Alison Joseph’s Leading Ladies panel brought together Elly Griffiths, Elizabeth Haynes, Sarah Hilary and Alex Marwood as they spilled the beans on some of the inside information of where their fiction has its dark origins, and then it was time to wrap up and award a couple of prizes before it was all over.
‘I can’t believe this started as a tweet,’ Yrsa said as she read out the best entries for the best modern proverb. ‘We have Icelandic proverbs that are about your sword not being long enough and in English there are lots of proverbs about baskets that don’t relate to modern life… so it’s time for some new ones.’
‘The flight you’re late for is the one that leaves on time,’ ‘as lost as a fart in a jacuzzi’ and ‘Never judge a person by their child’s name’ all received honourable mentions, but the prize (seven of Yrsa’s books, signed) went to Linda Lawlor for:
Early to blog,
Early to tweet,
You cannot delete
The flash fiction prize went to Ruth King for her magnificently chilling entry, No Means No
‘She had never reported the assault. But, she remembered the pain of the pebbles against her back, and his face above her.
Immobilised by cable tie handcuffs, his guilty pleasure turns to panic as she removes her wig, slips the bag over his head and whispers
‘No means No.’
And with that, it was time to shoo the assembled crime aficionados into the next room for more wine before letting them loose on the streets of Deal once again. Will I be there next year? Absolutely.

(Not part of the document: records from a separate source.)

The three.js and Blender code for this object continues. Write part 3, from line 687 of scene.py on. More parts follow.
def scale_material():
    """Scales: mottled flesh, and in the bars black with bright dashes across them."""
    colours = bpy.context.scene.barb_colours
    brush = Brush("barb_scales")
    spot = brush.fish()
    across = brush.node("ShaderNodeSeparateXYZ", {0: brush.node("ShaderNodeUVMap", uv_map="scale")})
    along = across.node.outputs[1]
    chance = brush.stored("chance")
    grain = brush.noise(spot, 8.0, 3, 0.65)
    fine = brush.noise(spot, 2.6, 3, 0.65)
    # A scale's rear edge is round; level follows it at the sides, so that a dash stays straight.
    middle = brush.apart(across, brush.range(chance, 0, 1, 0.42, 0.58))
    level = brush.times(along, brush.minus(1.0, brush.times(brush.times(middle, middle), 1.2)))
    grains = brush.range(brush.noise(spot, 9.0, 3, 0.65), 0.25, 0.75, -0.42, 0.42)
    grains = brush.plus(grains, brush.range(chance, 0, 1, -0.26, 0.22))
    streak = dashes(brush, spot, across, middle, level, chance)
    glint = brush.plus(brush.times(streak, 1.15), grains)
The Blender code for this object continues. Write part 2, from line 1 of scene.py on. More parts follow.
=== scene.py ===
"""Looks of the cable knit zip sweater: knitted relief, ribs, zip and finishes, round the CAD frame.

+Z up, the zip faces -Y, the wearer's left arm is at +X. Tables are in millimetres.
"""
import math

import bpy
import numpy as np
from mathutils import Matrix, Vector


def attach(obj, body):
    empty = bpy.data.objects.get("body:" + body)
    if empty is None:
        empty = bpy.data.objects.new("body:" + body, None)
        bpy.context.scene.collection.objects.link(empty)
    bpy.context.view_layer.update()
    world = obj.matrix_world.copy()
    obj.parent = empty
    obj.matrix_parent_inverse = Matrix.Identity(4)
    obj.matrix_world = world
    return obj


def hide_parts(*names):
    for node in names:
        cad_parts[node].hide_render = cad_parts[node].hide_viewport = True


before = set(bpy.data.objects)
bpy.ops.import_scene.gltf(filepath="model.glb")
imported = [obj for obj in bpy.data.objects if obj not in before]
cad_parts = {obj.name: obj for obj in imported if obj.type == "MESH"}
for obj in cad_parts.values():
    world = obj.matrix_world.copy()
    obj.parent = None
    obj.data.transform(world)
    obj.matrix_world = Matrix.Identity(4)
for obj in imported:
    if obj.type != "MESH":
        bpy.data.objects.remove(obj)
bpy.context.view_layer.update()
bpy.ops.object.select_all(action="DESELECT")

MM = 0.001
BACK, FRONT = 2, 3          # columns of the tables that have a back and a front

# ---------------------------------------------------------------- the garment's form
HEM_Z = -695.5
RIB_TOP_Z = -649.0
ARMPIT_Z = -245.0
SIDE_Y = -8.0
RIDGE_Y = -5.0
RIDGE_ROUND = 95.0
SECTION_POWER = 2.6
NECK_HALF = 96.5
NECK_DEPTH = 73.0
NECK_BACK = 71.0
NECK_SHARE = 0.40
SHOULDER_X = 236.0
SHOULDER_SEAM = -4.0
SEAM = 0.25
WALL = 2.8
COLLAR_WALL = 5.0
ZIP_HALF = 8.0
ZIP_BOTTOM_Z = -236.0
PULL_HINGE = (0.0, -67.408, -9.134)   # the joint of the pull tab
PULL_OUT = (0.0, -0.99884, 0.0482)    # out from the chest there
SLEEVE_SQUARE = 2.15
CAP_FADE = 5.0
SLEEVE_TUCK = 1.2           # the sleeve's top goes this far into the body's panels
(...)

‘We’re thrilled and delighted at the success of this year’s Deal Noir and especially to see that all the improvements to last year’s event worked and were appreciated,’ said an exhausted Mike Linane with a well deserved glass in his hand. ‘Massive thanks must go to all of the authors and moderators who took part and to the very receptive audience. We are already working on idea to make next years Deal Noir ever better – watch this space!’